By the way, if subtrees X, Y and Z, were internally AVL-balanced to start out, thus making k2 the only node where AVL was violated, then what have we done? We have turned a non-AVL tree into an AVL tree. This is an important thing to realize.
All that comes next are just simpler variations of, and based upon, what we did above, so I suggest that you read this last section again now, and then review it over the next few days, so that you really have the picture in your mind. It will serve you well when you are reading or writing AVL rotation code.
This was a single left rotation. A single right rotation helps balance a node whose right subtree is too high compared to its left. The process is similar to what we have described, with the obvious changes. Here is the picture:

Once again, I'm calling the subtree, X, the largest of the three subtrees by enough to make the tree imbalanced at k2. It will often be true, but not always, that the Y and Z will be the same height, and X will be exactly one taller, causing a unique AVL imbalance at k2.
Please note that I am using a slightly different naming convention than the textbook. In all my examples, k2is the center of rotation and k1 is its child before the rotation. After the rotation, k1 will be raised up and k2 lowered. The textbook always keeps k1 to the left of k2 as though the subscripts 1 and 2 represent the key values.

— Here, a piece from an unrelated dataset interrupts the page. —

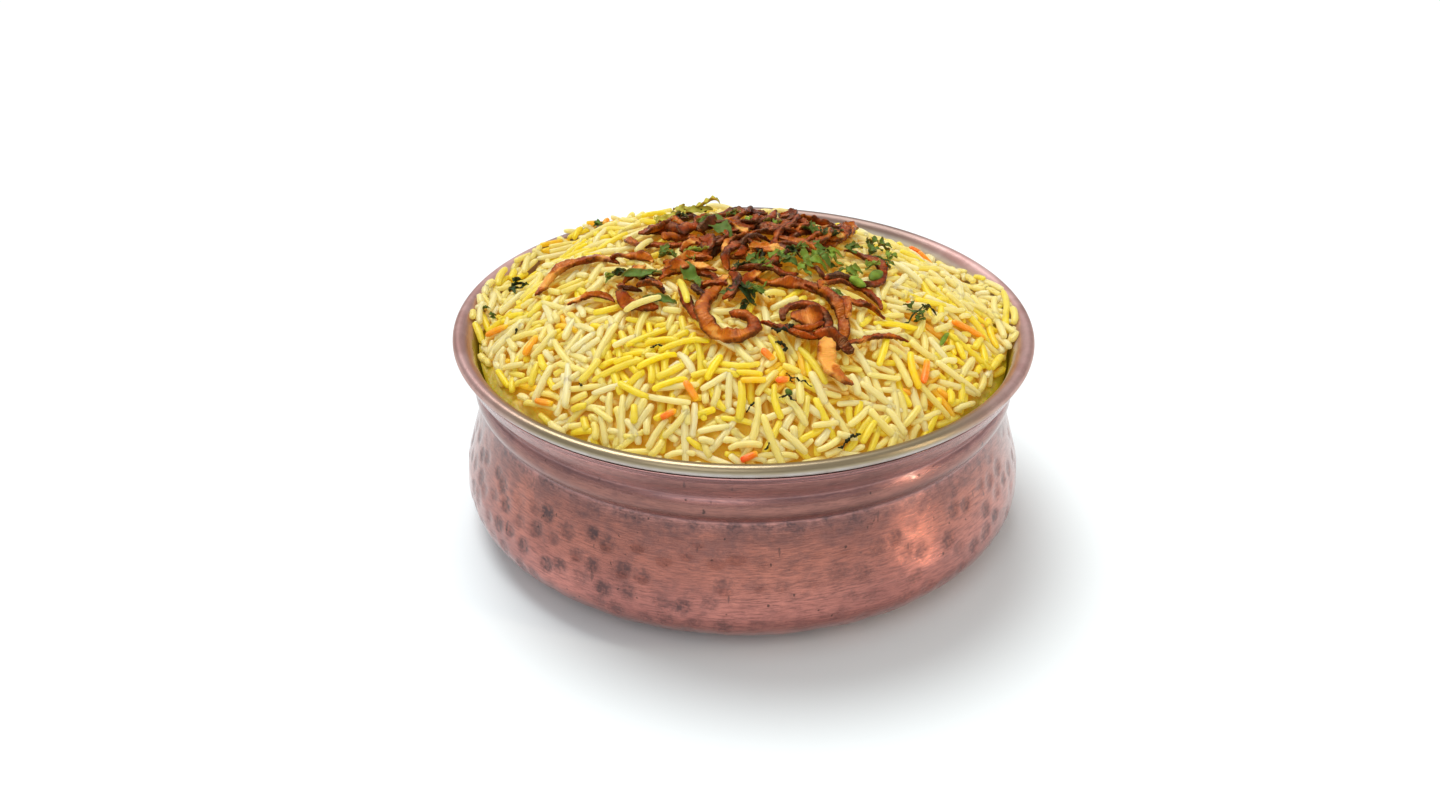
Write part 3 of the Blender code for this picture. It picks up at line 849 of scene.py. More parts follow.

Also, I am always using X as the symbol for the tallest (highest) subtree in the examples. Sometimes it appears on the left, other times on the right. The text uses X as the left-most subtree, regardless of its height, suggesting that the X is alphabetically or order-wise, left of Y and Z. In my diagrams X can appear to the left or right of Y and/or Z -- all that matters is that I am calling X the tallest subtree and one that needs to be brought closer to the central node to improve balance.
Since ordering will be naturally preserved in all these operations, I don't think it pays to indicate the ordering in the labels. It is more important to understand what the depth of each subtree is, and which nodes are the center of rotation.